Now that the manager has reclaimed control, the book introduces a system to maintain it:
🧠 The 4 Rules of Monkey Management.


📖 Mini-story Recap

The manager now applies structure. He’s not just reacting. He’s setting clear boundaries and expectations with his staff. Every monkey that shows up follows four rules—or doesn’t stay.


🧠 Key Insight / Mindset Shift

“Structure liberates.”
Systems don’t restrict leadership—they empower it. Rules around who owns what, how it’s followed up, and when it’s reviewed create clarity, reduce stress, and fuel results.


✅ The Four Rules (Practical Steps)

Rule 1: Descriptions
The next move must be clearly described.
🗣 Ask: “What exactly is the next step?”

Rule 2: Ownership
Every monkey must be owned by someone.
🧍‍♂️ Ask: “Whose responsibility is this—really?”

Rule 3: Insurance Policies
Agree on the level of risk you’re willing to accept.
🛡 Ask: “What kind of updates do I need?

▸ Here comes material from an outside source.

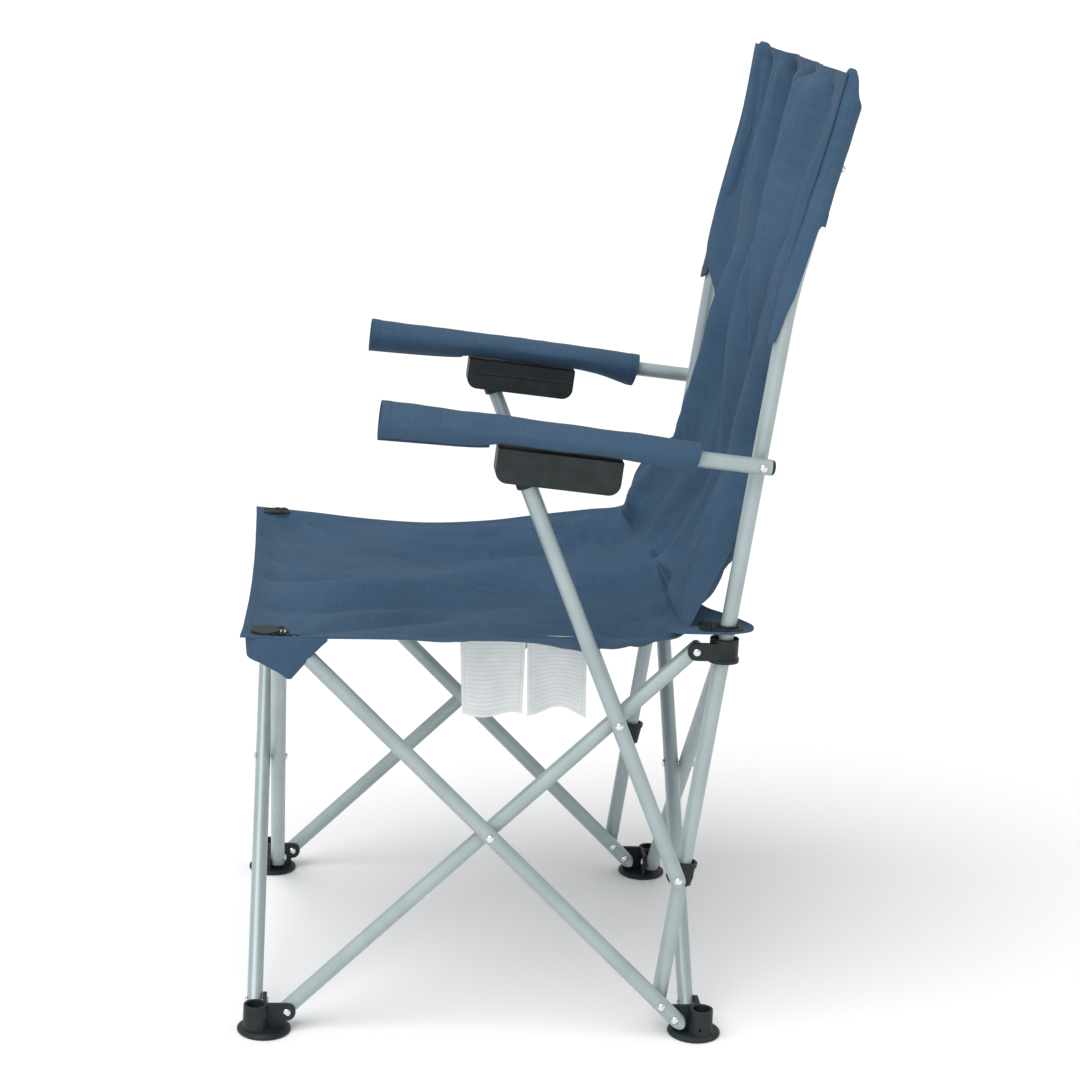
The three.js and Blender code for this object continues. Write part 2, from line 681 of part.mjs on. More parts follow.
const hubRivets = [
  ["rivet_hub_left_side", "x", innerPlane, pinHalfSpan],
  ["rivet_hub_left_back", "y", outerPlane, pinHalfSpan],
  ["rivet_hub_right_side", "x", -outerPlane, pinHalfSpan],
  ["rivet_hub_right_back", "y", innerPlane, -pinHalfSpan],
];
for (const [name, axis, plane, place] of hubRivets) {
  const span = Math.abs(plane) === outerPlane ? outerEarRivet : innerEarRivet;
  addRivet(name, axis, Math.sign(plane), plane, [place, hubPinHeight], ...span);
}

for (const [word, side] of [["left", 1], ["right", -1]]) {
  const plane = postPlane(side);
  const outside = 3 * tubeRadius + armGapFromPost + fit;
  const shoulder = [tubeRadius + fit, tubeRadius + armGapFromPost - fit];
  addRivet(`rivet_support_${word}`, "x", side, plane, supportPin, -headGap, outside, shoulder);
  addRivet(`rivet_arm_${word}`, "x", side, plane, armPin, -headGap, outside, shoulder);
  addRivet(`rivet_post_${word}`, "x", 1, side * cornerHalf, postPin, ...pairRivet);
  const blind = add(
    `rivet_sleeve_${word}`,
    blindRivetGeometry(tubeRadius + fit + 0.4, outside),
    plating,
  );
  aimPin(blind, "x", side);
  blind.position.set(plane, ...sleevePin);
}

// ---- Cloth ---------------------------------------------------------------------------------------

/** A sheet of cloth in the side view: the middle line thickened, and extruded across the chair. */
function clothGeometry(line, thickness, from, to) {
  const offset = (distance) => line.map((point, index) => {
    const before = line[Math.max(index - 1, 0)];
    const after = line[Math.min(index + 1, line.length - 1)];
    const length = Math.hypot(after[0] - before[0], after[1] - before[1]);
    const normal = [-(after[1] - before[1]) / length, (after[0] - before[0]) / length];
    return step(point, normal, distance);
  });
  const outline = polygon([...offset(-thickness / 2), ...offset(thickness / 2).reverse()]);
  const geometry = plate(outline, to - from, Y, Z);
  geometry.translate((from + to) / 2, 0, 0);
  return geometry;
}

/** The seat's middle line at a place from its front edge to its rear edge. */
function seatPoint(y) {
  const share = (y - seatFrontY) / (seatRearY - seatFrontY);
  return [y, seatHeight - seatSag * Math.sin(Math.PI * share) ** 2];
}

function seatLine(from, to) {
  const steps = 5;
  return Array.from({ length: steps + 1 }, (_, index) => seatPoint(from + (to - from) * index / steps));
}

const backSides = [postPlane(-1) + backSideGap, postPlane(1) - backSideGap];
const pocketPoint = [postYAt(backPocketHeight), backPocketHeight];
const topPoint = step(
  [postYAt(postBendHeight), postBendHeight],
  [Math.sin(radians(postTopLean)), Math.cos(radians(postTopLean))],
  (backTopHeight - postBendHeight) / Math.cos(radians(postTopLean)),
);
const seatRearPoint = seatPoint(seatRearY);
const half = fit / 2;
const supportInside = tubeRadius + seatSideGap;
const seatSides = [armPlane(-1) + supportInside, armPlane(1) - supportInside];
add("seat_front", clothGeometry(seatLine(seatFrontY, seatMiddleY - half), seatThickness, ...seatSides), blueCloth);
add("seat_rear", clothGeometry(seatLine(seatMiddleY + half, seatRearY), seatThickness, ...seatSides), blueCloth);
const lowDirection = [backMiddlePoint[0] - seatRearPoint[0], backMiddlePoint[1] - seatRearPoint[1]];
const lowLength = Math.hypot(...lowDirection);
const lowUnit = lowDirection.map((value) => value / lowLength);
add("back_low", clothGeometry(
  [step(seatRearPoint, lowUnit, backThickness), step(backMiddlePoint, lowUnit, -half)],
  backThickness,
  ...backSides,
), blueCloth);
const midDirection = [pocketPoint[0] - backMiddlePoint[0], pocketPoint[1] - backMiddlePoint[1]];
const midLength = Math.hypot(...midDirection);
const midUnit = midDirection.map((value) => value / midLength);
add("back_mid", clothGeometry(
  [step(backMiddlePoint, midUnit, backThickness / 2), step(pocketPoint, midUnit, -half - 1)],
  backThickness,
  ...backSides,
), blueCloth);
add("back_top", clothGeometry(
  [step(pocketPoint, midUnit, half + 1), topPoint],
  backThickness,
  ...backSides,
), blueCloth);

export default chair;
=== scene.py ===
import json
import math

import bmesh
import bpy
from mathutils import Matrix, Vector, noise


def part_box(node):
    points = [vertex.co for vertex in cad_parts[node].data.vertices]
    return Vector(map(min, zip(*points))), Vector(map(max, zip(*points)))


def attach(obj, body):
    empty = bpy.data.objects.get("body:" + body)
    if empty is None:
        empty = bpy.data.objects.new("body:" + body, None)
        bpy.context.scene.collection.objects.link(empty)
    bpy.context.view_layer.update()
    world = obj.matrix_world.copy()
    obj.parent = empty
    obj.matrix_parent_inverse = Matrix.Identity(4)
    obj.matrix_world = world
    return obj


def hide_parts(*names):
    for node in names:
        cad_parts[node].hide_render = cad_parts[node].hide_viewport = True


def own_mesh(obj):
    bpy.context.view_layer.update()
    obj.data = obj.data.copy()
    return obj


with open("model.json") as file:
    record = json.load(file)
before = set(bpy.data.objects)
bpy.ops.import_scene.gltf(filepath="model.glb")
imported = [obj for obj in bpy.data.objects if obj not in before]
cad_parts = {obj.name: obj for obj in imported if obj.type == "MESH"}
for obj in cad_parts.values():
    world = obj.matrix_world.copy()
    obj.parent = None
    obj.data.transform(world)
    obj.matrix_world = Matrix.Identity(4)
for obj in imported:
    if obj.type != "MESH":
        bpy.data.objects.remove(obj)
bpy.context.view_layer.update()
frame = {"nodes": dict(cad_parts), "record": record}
print("frame loaded:", len(frame["nodes"]), "nodes")

mm = 0.001
allX, allY, allZ = Vector((1, 0, 0)), Vector((0, 1, 0)), Vector((0, 0, 1))


def startMaterial(name, **sockets):
    material = bpy.data.materials.new(name)
    material.use_nodes = True
    shader = material.node_tree.nodes["Principled BSDF"]
    for socket, value in sockets.items():
        shader.inputs[socket.replace("_", " ")].default_value = value
    return material, material.node_tree, shader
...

What’s the backup plan?”

Rule 4: Feeding & Checkups
Schedule regular check-ins to monitor the monkey.
🕒 Ask: “When will we review progress?”


🔑 Pointers for Action

  • 📋 End every meeting with clarity: who owns what, what’s the next move, and when it’s due.
  • 🐒 If a monkey doesn’t pass these 4 rules—don’t take it.
  • 🔄 Make “follow-up appointments” a standard part of delegation.
  • ❌ Don’t adopt stray monkeys. If no one owns it, maybe it shouldn’t exist.

📘 Chapters: Delegation, Coaching, Time Management, and The Ultimate Conversion


📖 Mini-story Recap

With the monkeys returned and rules in place, our manager has a new problem: freedom. He finally has time. But instead of filling it with more busywork, he starts focusing on real leadership.

He begins to delegate with purpose, coach with clarity, and manage three types of time:

  1. Boss-imposed time – Deadlines and tasks from his higher-ups.
  2. System-imposed time – Meetings, reports, emails, etc.
  3. Self-imposed time – Time he controls, either:
    • Discretionary: What he chooses to do (his power zone).
    • Subordinate-imposed: When team members drag him into their monkeys (which he now avoids!).

As his self-imposed discretionary time grows, so does his power, creativity, and team performance. He’s no longer the bottleneck. He’s the launchpad.

And that’s when the ultimate conversion happens:
He stops managing tasks and starts managing people. He’s no longer needed for every decision—because he’s built a self-reliant team.


🧠 Key Insight / Mindset Shift

“The goal of management is not to do more—it’s to be needed less.”
True leadership is not about being indispensable. It’s about making your team so capable that you can step back without everything collapsing.


✅ Practical Steps

Delegation

  • 🎯 Delegate outcomes, not tasks. Say: “I want this result—how you get there is up to you.”
  • 📝 Always confirm the four monkey rules: next move, owner, risk level, and follow-up.

Coaching

  • 🧠 Ask instead of tell. Use: “What do you think the best next step is?”
  • 🎣 Give them the fishing rod, not the fish.

Time Management

  • 📊 Audit your time weekly:
    • How much was boss/system-imposed?
    • How much was self-imposed?
    • How much of that was subordinate-imposed?
  • 💡 Aim to grow your discretionary time—that’s your leadership sandbox.

The Ultimate Conversion

  • 🧍‍♂️ Shift from “How can I help you?” to “How can I empower you?”
  • 🧭 Create space for strategy, coaching, long-term goals—not monkey-taming.

🔑 Pointers for Action

  • ⏱ Block time each day for “thinking, planning, coaching.” Don’t let it get stolen.
  • 🧬 Redefine your job as: growing people, not handling problems.
  • 📉 If people stop coming to you with small monkeys—you’ve succeeded.
  • 🧱 Be the architect of the system, not the bricklayer.

🎉 Final Reflection: The Manager Becomes the Leader

From crisis to clarity, this is a story of transformation. Not by working harder, but by letting go. Not by solving everything, but by teaching others to solve. The One Minute Manager doesn’t just return monkeys—he builds a tribe of monkey-tamers.